**Raw records**
——
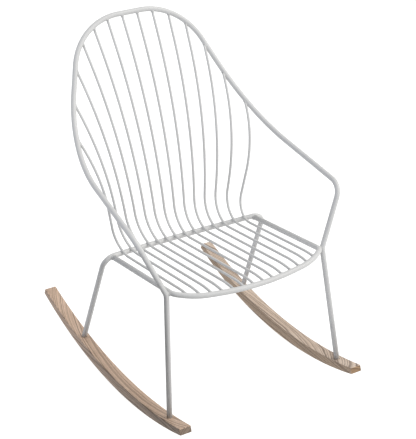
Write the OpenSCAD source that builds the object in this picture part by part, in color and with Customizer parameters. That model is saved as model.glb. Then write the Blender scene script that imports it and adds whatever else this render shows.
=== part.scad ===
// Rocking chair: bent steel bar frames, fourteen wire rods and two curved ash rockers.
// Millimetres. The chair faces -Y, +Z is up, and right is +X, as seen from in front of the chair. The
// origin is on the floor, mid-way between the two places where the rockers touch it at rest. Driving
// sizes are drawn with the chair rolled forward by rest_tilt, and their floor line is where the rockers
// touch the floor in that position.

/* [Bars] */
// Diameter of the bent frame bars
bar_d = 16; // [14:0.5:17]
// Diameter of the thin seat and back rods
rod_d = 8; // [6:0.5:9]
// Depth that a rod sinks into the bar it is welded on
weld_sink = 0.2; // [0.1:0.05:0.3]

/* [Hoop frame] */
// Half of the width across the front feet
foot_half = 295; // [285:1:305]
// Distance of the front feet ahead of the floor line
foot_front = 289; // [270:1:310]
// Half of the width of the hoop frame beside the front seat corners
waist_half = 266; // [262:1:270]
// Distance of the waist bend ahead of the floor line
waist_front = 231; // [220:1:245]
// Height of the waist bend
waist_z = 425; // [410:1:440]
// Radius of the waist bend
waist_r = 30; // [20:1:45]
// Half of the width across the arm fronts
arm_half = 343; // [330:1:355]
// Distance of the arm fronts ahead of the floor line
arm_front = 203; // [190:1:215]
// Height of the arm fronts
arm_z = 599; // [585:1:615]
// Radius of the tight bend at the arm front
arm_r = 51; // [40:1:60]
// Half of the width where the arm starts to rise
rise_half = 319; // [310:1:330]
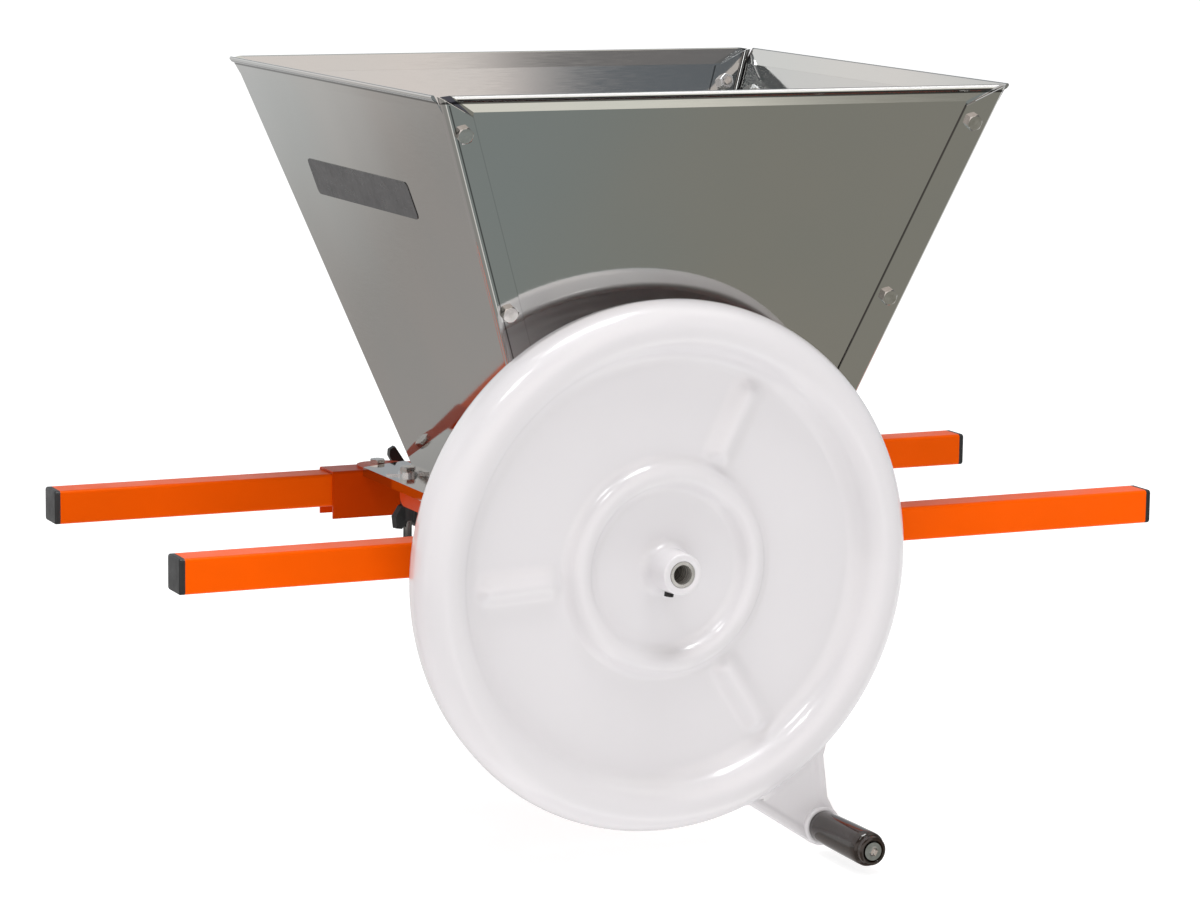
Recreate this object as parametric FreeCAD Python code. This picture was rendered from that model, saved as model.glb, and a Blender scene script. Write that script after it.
——
**What to work on**
Up to and including the line with "weld_sink = 0.2; // [0.1:0.05:0.3]", print every line of the records from the start.

**Answer for the task**
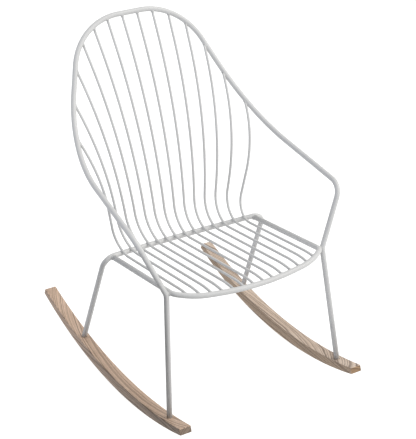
Write the OpenSCAD source that builds the object in this picture part by part, in color and with Customizer parameters. That model is saved as model.glb. Then write the Blender scene script that imports it and adds whatever else this render shows.
=== part.scad ===
// Rocking chair: bent steel bar frames, fourteen wire rods and two curved ash rockers.
// Millimetres. The chair faces -Y, +Z is up, and right is +X, as seen from in front of the chair. The
// origin is on the floor, mid-way between the two places where the rockers touch it at rest. Driving
// sizes are drawn with the chair rolled forward by rest_tilt, and their floor line is where the rockers
// touch the floor in that position.

/* [Bars] */
// Diameter of the bent frame bars
bar_d = 16; // [14:0.5:17]
// Diameter of the thin seat and back rods
rod_d = 8; // [6:0.5:9]
// Depth that a rod sinks into the bar it is welded on
weld_sink = 0.2; // [0.1:0.05:0.3]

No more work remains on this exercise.